_Given instruction:_ Give back exactly the lines running from the line that holds "translate([0, 0, seat_from_centre])" through the line that holds "obj.matrix_parent_inverse = Matrix.Identity(4)", ends included, and no other lines.

_The data:_
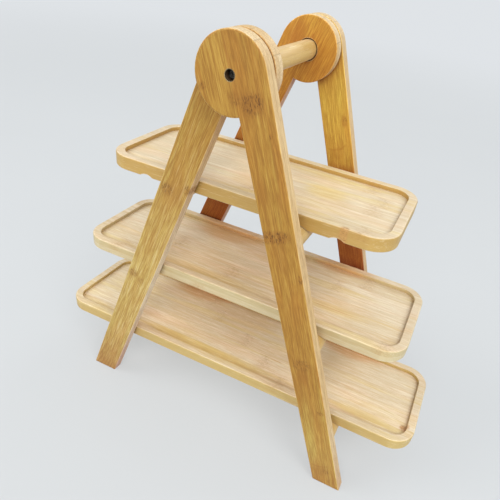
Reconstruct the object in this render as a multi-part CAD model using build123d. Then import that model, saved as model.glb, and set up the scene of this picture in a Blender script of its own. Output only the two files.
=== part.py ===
from build123d import *
import math
import os

# Foldable tray riser. Units are millimetres.
# +X runs along the trays, +Y from the front frame side to the back one, +Z up.
# The origin is on the floor, midway between the four feet.

# Stand: two A-frames that cross at a round head on each side
SPREAD = 20.0            # lean of every leg from the vertical, degrees
PIVOT_Z = 350.0          # height of the fold axis
HEAD_R = 26.0            # round head at the top of a leg
LEG_W = 26.0             # leg width, from the line through the pivot outwards
LEG_T = 12.0             # board thickness of a leg
LEG_ROUND = 1.2          # rounded long edges of a leg
INNER_SPAN = 113.0       # clear width between the inner legs
HEAD_GAP = 1.5           # thin gap between an outer and an inner head

# Round bars: the handle and the rails that carry the trays
BAR_R = 8.0
RAIL_OFFSET = 15.0       # rail centre from the leg's pivot line
SOCKET_DEPTH = 8.0       # blind hole for a rail in a leg
HANDLE_SOCKET_DEPTH = 3.0
HANDLE_SOCKET_R = 8.9    # round recess that takes the end of the handle
GLUE_GAP = 0.05          # radial gap of a rail in its socket
BAR_CHAMFER = 0.8        # lead-in on the ends of the bars

# Trays, from the bottom one up
TRAY_NAMES = ("bottom", "middle", "top")
TRAY_BOTTOM_Z = (56.5, 152.5, 247.5)
TRAY_LENGTH = (400.0, 328.5, 257.0)
TRAY_DEPTH = 109.0
TRAY_T = 12.0
TRAY_CORNER_R = 22.0
RIM_W = 8.0
RECESS = 4.0             # floor of a tray below its rim
RIM_ROUND = 1.5          # outer top edge of the rim
RIM_INNER_ROUND = 0.8    # inner top edge of the rim
UNDER_ROUND = 0.8        # bottom edge of the tray
SEAT_DEPTH = 2.0         # how far a rail sits up into a tray
SEAT_R = 10.0            # groove under a tray, wider than the rail in it
SEAT_GAP = 0.3           # space between the top of a rail and its groove
SEAT_RAMP = 20.0         # slope of a seat's inner side, degrees
SPARE_SEAT_X = 86.0      # second pair of seats under the top tray

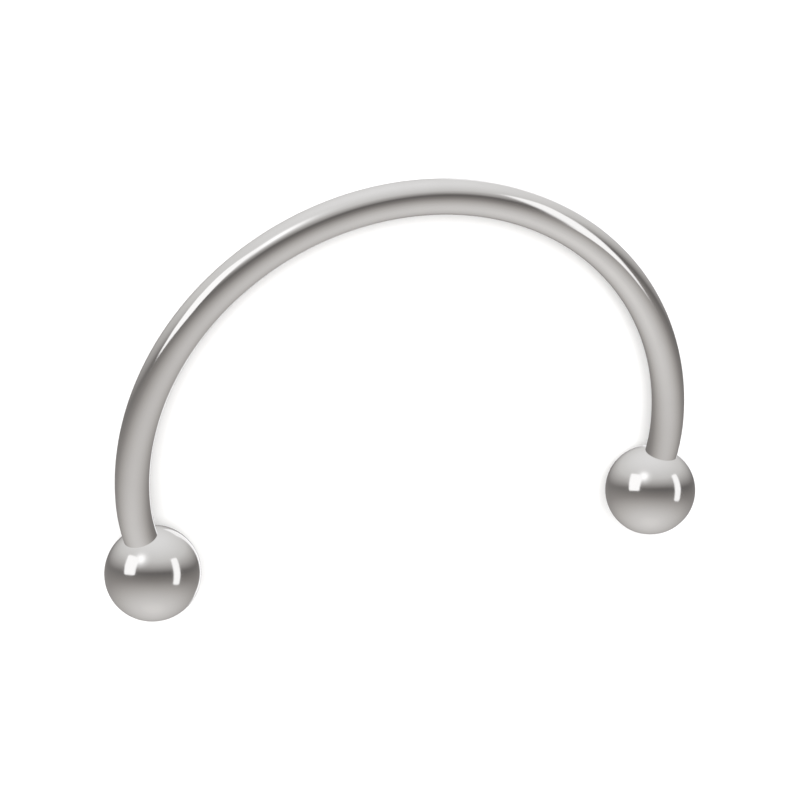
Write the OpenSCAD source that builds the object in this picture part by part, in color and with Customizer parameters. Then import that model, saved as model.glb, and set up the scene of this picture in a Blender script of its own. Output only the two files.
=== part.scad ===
// Curved barbell: a bent wire bar with a ball screwed on each end.
// It lies on its side, on both balls and the middle of the bar.
// X runs from ball to ball, Y towards the middle of the bar, Z is up.
// The origin is on the surface, below the middle of the whole part.

/* [Bar] */
// Diameter of the wire
wire_d = 1.2; // [1.1:0.05:1.6]
// Diameter of the half circle, measured on the wire's centreline
bend_d = 20; // [16:1:26]
// Radius of the tighter bend that continues it at each end
end_bend_r = 7.2; // [6:0.1:7.5]
// Angle that each end bend turns through
end_bend_angle = 11.8; // [5:0.1:20]

/* [Balls] */
// Diameter of each ball
ball_d = 3.4; // [3.2:0.1:5]
// Width of the flat on the ball, beyond the wire all round
seat_rim = 0.015; // [0.01:0.005:0.03]
// Depth of the tapped hole, from the flat
hole_depth = 2.5; // [2.3:0.05:2.5]

/* [Thread] */
// Outer diameter of the thread on the bar
thread_d = 0.9; // [0.8:0.02:0.9]
// Pitch of the thread
pitch = 0.225; // [0.2:0.025:0.25]
// Length of the threaded pin, from the bar's shoulder
pin_length = 2.1; // [1.8:0.05:2.1]

/* [Fits] */
// Gap between the bar's shoulder and the flat on the ball
seat_gap = 0.01; // [0.01:0.005:0.03]
// Clearance between the pin and the tapped hole, on the radius
thread_gap = 0.03; // [0.02:0.01:0.05]

/* [Hidden] */
$fn = 96;

bend_r = bend_d / 2;
wire_r = wire_d / 2;
ball_r = ball_d / 2;

// Thread form: grooves with 60 degrees between their flanks, and a flat crest and root
groove_depth = 0.54 * pitch;
flank = groove_depth * tan(30);
crest = pitch / 4;
root = pitch - crest - 2 * flank;
pin_r = thread_d / 2;
pin_root_r = pin_r - groove_depth;
neck = pitch;
pin_turns = floor((pin_length - neck - groove_depth) / pitch);
// The pin is one with the wire, so its root starts inside the wire
pin_inside = wire_r;

// The tapped hole is clear of the pin all round, and has a drill's point at its bottom
hole_r = pin_r + thread_gap;
hole_root_r = hole_r + groove_depth;
hole_chamfer = pitch / 4;
first_groove = pitch / 2;
hole_turns = floor((hole_depth - 2 * first_groove) / pitch);
drill_point = hole_r / tan(59);

// The ball's flat is just wider than the wire that seats on it
seat_from_centre = sqrt(ball_r ^ 2 - (wire_r + seat_rim) ^ 2);
shoulder_from_centre = seat_from_centre + seat_gap;

// Each ball's centre lies behind the half circle's middle, in the plane of the bar
ball_y = -end_bend_r * sin(end_bend_angle) - shoulder_from_centre * cos(end_bend_angle);

// Lying on its side: the balls are thicker than the wire, so the bar slopes down to its middle
slope = asin((ball_r - wire_r) / (bend_r - ball_y));
highest_y = bend_r * cos(slope) + wire_r;
lowest_y = ball_y * cos(slope) - ball_r;
circle_height = wire_r + bend_r * sin(slope);

// Lays what is drawn flat in XY, round the half circle's middle, on the surface
module laid_down() {
    translate([0, -(highest_y + lowest_y) / 2, circle_height]) rotate([-slope, 0, 0]) children();
}

// The right end is drawn, and the left end is its mirror image
module at_end(side) {
    mirror([side == "left" ? 1 : 0, 0, 0]) translate([bend_r - end_bend_r, 0, 0]) children();
}

// Z points out of the bar's shoulder, along the pin
module at_shoulder(side) {
    at_end(side) rotate([0, 0, -end_bend_angle]) translate([end_bend_r, 0, 0])
        rotate([90, 0, 0]) children();
}

// Wire bent round Z, from +X towards +Y
module bent_wire(radius, angle) {
    rotate_extrude(angle = angle) translate([radius, 0]) circle(r = wire_r);
}

// Cross-section points of threads, as [radius, height]: from base to peak and back, in order up Z
function threads(base, peak, start, turns, flat) = [
    for (i = [0 : turns - 1]) each [
        [base, start + i * pitch],
        [peak, start + i * pitch + flank],
        [peak, start + i * pitch + flank + flat],
        [base, start + i * pitch + 2 * flank + flat]
    ]
];

module threaded_pin() {
    last = neck + pin_turns * pitch;
    rotate_extrude() polygon(concat(
        [[0, -pin_inside], [pin_root_r, -pin_inside]],
        threads(pin_root_r, pin_r, neck, pin_turns, crest),
        [[pin_root_r, last], [pin_r, last + flank], [pin_r, pin_length - groove_depth],
         [pin_root_r, pin_length], [0, pin_length]]));
}

module tapped_hole() {
    mouth_r = hole_r + hole_chamfer;
    rotate_extrude() polygon(concat(
        [[0, -ball_r], [mouth_r, -ball_r], [mouth_r, 0], [hole_r, hole_chamfer]],
        threads(hole_r, hole_root_r, first_groove, hole_turns, root),
        [[hole_r, hole_depth], [0, hole_depth + drill_point]]));
}

module bar() {
    color("silver") laid_down() {
        bent_wire(bend_r, 180);
        for (side = ["left", "right"]) {
            at_end(side) mirror([0, 1, 0]) bent_wire(end_bend_r, end_bend_angle);
            at_shoulder(side) threaded_pin();
        }
    }
}

module ball(side) {
    color("gainsboro") laid_down() at_shoulder(side) translate([0, 0, seat_gap]) difference() {
        translate([0, 0, seat_from_centre]) sphere(r = ball_r);
        translate([0, 0, -ball_r]) cylinder(r = ball_r, h = ball_r);
        tapped_hole();
    }
}

module left_ball() ball("left");
module right_ball() ball("right");

bar();
left_ball();
right_ball();
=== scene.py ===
import math
from collections import namedtuple

import bpy
import numpy as np
from mathutils import Matrix, Vector


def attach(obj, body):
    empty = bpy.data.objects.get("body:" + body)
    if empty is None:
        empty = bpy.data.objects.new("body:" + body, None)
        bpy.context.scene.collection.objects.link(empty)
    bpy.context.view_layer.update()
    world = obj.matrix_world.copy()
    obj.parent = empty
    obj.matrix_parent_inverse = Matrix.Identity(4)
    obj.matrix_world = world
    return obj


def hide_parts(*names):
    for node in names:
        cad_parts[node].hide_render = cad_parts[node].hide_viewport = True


# Curved barbell in polished surgical steel: a bent wire with a ball screwed on each end.
# Each skin is a grid of points worked out with numpy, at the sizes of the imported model.

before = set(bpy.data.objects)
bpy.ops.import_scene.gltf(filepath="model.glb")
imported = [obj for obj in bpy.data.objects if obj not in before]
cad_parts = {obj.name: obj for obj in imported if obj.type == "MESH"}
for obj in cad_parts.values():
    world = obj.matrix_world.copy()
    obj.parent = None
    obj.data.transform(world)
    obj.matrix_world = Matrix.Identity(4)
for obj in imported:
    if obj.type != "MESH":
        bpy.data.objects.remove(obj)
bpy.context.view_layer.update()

MM = 0.001

# Wire and its bends
WIRE_R = 0.6 * MM
BEND_R = 10 * MM
END_BEND_R = 7.2 * MM
END_BEND_ANGLE = math.radians(11.8)

# Balls, and the flats that the wire's shoulders seat on
BALL_R = 1.7 * MM
SEAT_RIM = 0.015 * MM
SEAT_GAP = 0.01 * MM

# Threads
PITCH = 0.225 * MM
PIN_R = 0.45 * MM
PIN_LENGTH = 2.1 * MM
THREAD_GAP = 0.03 * MM
HOLE_DEPTH = 2.5 * MM
DRILL_HALF_ANGLE = math.radians(59)

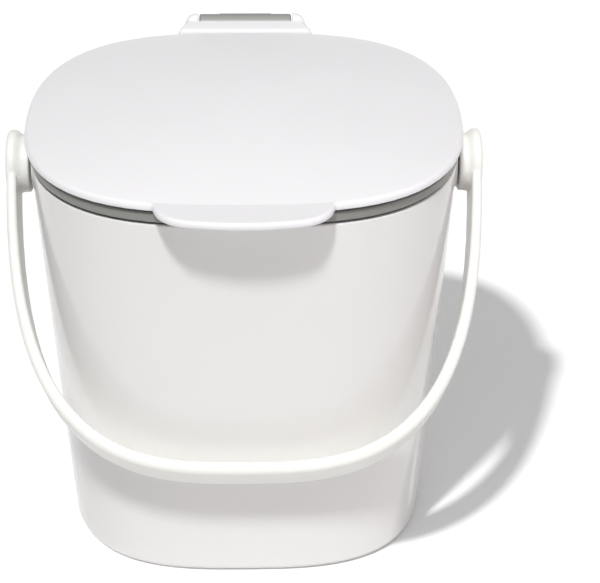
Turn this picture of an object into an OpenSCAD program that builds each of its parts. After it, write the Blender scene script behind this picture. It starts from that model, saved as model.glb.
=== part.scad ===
// Compost caddy with a hinged lid and a swinging bail, in millimetres.
// The origin is the centre of the standing face. X is across, -Y is the front
// with the lid's finger tab, +Y is the hinge side and Z is up.

/* [Bin] */
// Width of the bin across the rim
rim_w = 218.5; // [180:0.5:262]
// Depth of the bin, front to back, at the rim
rim_d = 220.5; // [182:0.5:264]
// Width of the bin at the base
base_w = 192; // [158:1:200]
// Depth of the bin at the base
base_d = 200; // [162:1:204]
// Height of the rim above the standing face
bin_h = 208; // [172:1:252]
// Thickness of the bin's wall
wall = 3; // [2.4:0.1:4]
// Radius where the inside wall meets the bin's floor
floor_r = 18; // [8:1:24]
// Squareness of the outline at its sides, where 2 is an ellipse
square_x = 3; // [2.4:0.1:3.6]
// Squareness of the outline at its front and back, at the rim and the lid
square_y = 2.4; // [2.2:0.1:3.6]
// Squareness of the outline at its front and back, at the base
base_square = 3; // [2.2:0.1:3.6]

/* [Lid] */
// How far the lid's edge stands out past the rim at the sides
lid_over_x = 2.2; // [1.5:0.1:3]
// How far the lid's edge stands out past the rim, front and back
lid_over_y = 2.3; // [1.5:0.1:3]
// Height of the grey band that shows between the lid and the bin
band_h = 8; // [7:0.5:9.5]
// Height of the lid's upright edge
lid_edge_h = 3.8; // [3:0.1:5]
// Rise of the dome from the lid's edge to its middle
dome_h = 8; // [5:0.5:12]
// Thickness of the lid's cover
lid_wall = 2.4; // [2:0.1:3]
// Width of the finger tab
tab_w = 84.5; // [70:0.5:100]
// Reach of the finger tab past the lid's front edge
tab_reach = 18; // [12:0.5:20]
// Thickness of the finger tab
tab_t = 3.7; // [3:0.1:4.4]

/* [Hinge] */
// Distance of the hinge axis behind the lid's rear edge
hinge_back = 19.9; // [18:0.1:24]
// Height of the hinge axis over the lid's lower edge
hinge_up = 0.6; // [0:0.1:1.4]
// Radius of the hinge barrel
barrel_r = 6.2; // [5.5:0.1:7.5]
// Length of the hinge barrel
barrel_l = 53; // [44:1:64]
// Radius of the hinge pin
pin_r = 2; // [1.6:0.1:2.4]
// Thickness of the lid's two hinge cheeks
cheek_t = 6.6; // [5.6:0.1:8]
// Gap between the barrel's ends and the cheeks
hinge_gap = 0.9; // [0.4:0.1:1.2]
// Width of the blade that plugs the hinge into the bin
blade_w = 38; // [30:1:40]
// Thickness of the blade
blade_t = 3.6; // [3:0.1:4]
// Depth of the blade in its socket
blade_h = 34; // [26:1:40]
// Angle to which the lid opens
lid_open = 108; // [100:1:115]

/* [Handle] */
// Depth of the handle's pivot below the rim
pivot_drop = 18; // [18:0.5:24]
// Clearance between the strap and the hinge as the handle swings past
swing_gap = 17.9; // [10:0.1:24]
// Thickness of the strap at the grip
strap_t = 6.8; // [5.6:0.1:8]
// Thickness of the strap at the ears
ear_strap_t = 5; // [4.4:0.1:6]
// Width of the strap at the grip
grip_w = 30; // [25:1:34]
// Width of the strap at the ears
ear_strap_w = 27; // [24:1:32]
// Radius of the ears
ear_r = 17.4; // [17:0.1:19]
// Radius of the hubs inside the ears
hub_r = 15; // [12:0.1:16]
// Length of the hubs
hub_l = 6.5; // [6:0.1:9]
// Height of the round bosses on the bin's sides
boss_h = 1.9; // [1.4:0.1:4]
// Gap between the bosses and the hubs
hub_gap = 1.2; // [0.6:0.1:1.5]
// Radius of the studs that the handle turns on
stud_r = 5; // [4:0.1:6]

/* [Fits] */
// Radial clearance of a turning fit
run_gap = 0.08; // [0.05:0.01:0.1]
// Radial clearance of a pressed or glued fit
press_gap = 0.02; // [0.01:0.01:0.05]
// Clearance on each side of a sliding or seated piece
slide_gap = 0.2; // [0.15:0.05:0.3]
// Gap between the ends of the studs and the bottoms of the hubs' bores
face_gap = 0.4; // [0.3:0.05:0.6]
// Gap between the hanging handle and the bin's front
rest_gap = 0.4; // [0.3:0.1:1]

/* [Hidden] */

// Facets of round features, and points round a lofted outline
$fn = 64;
outline_n = 72;

white = [0.95, 0.95, 0.95];
warm_white = [0.95, 0.94, 0.92];
grey = [0.6, 0.59, 0.58];
dark_grey = [0.25, 0.25, 0.25];
steel = [0.75, 0.75, 0.77];

// The bin's standing ring, its edge and its rim
base_edge_r = 4;
foot_w = 12;
base_recess = 1.5;
floor_z = base_recess + wall;
rim_edge_r = 1.1;
wall_steps = 5;

// The lid, from its lower edge up
lid_a = rim_w / 2 + lid_over_x;
lid_b = rim_d / 2 + lid_over_y;
lid_z = bin_h + band_h;
lid_top_edge = lid_z + lid_edge_h;
lid_edge_r = 2.2;
lid_edge_turn = 81;
dome_steps = [0.94, 0.85, 0.72, 0.56, 0.38, 0.2, 0.06];

// The finger tab, which ends on an arc about the middle of the lid
tab_r = lid_b + tab_reach;
tab_corner = 20;
tab_fillet = 3.5;
tab_sink = 0.7;
tab_bottom = lid_z;

// The liner's visible band, the dark gap over it, its collar in the cover and
// its lip in the bin
liner_inset = 1.7;
liner_top = lid_z - 1.75;
liner_bottom = bin_h + 1.4;
gap_in = 1.2;
collar_in = lid_wall + slide_gap;
collar_top = lid_z + 1;
liner_wall = 2.2;
lip_gap = 1.6;
lip_depth = 6;
pan_z = bin_h - lip_depth + 1;
pan_t = 2.2;

// The seal, which stands on the flat of the rim
seal_w = 1.6;
seal_in = wall / 2 + 0.2;
seal_groove = 1.5;

// The hinge axis, the lid's cheeks on it and the slot between them
hinge_y = lid_b + hinge_back;
hinge_z = lid_z + hinge_up;
barrel_edge = 1;
cheek_r = barrel_r + 0.3;
cheek_in = barrel_l / 2 + hinge_gap;
cheek_out = cheek_in + cheek_t;
cheek_flare = 4.4;
cheek_round = 5;
cheek_arc = 45;
slot_r = barrel_r + 0.8;
web_angle = 142;
web_y = hinge_y + slot_r * cos(web_angle);
web_under = lid_z + 2;
tongue_y = lid_b - 6;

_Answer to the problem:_
        translate([0, 0, seat_from_centre]) sphere(r = ball_r);
        translate([0, 0, -ball_r]) cylinder(r = ball_r, h = ball_r);
        tapped_hole();
    }
}

module left_ball() ball("left");
module right_ball() ball("right");

bar();
left_ball();
right_ball();
=== scene.py ===
import math
from collections import namedtuple

import bpy
import numpy as np
from mathutils import Matrix, Vector


def attach(obj, body):
    empty = bpy.data.objects.get("body:" + body)
    if empty is None:
        empty = bpy.data.objects.new("body:" + body, None)
        bpy.context.scene.collection.objects.link(empty)
    bpy.context.view_layer.update()
    world = obj.matrix_world.copy()
    obj.parent = empty
    obj.matrix_parent_inverse = Matrix.Identity(4)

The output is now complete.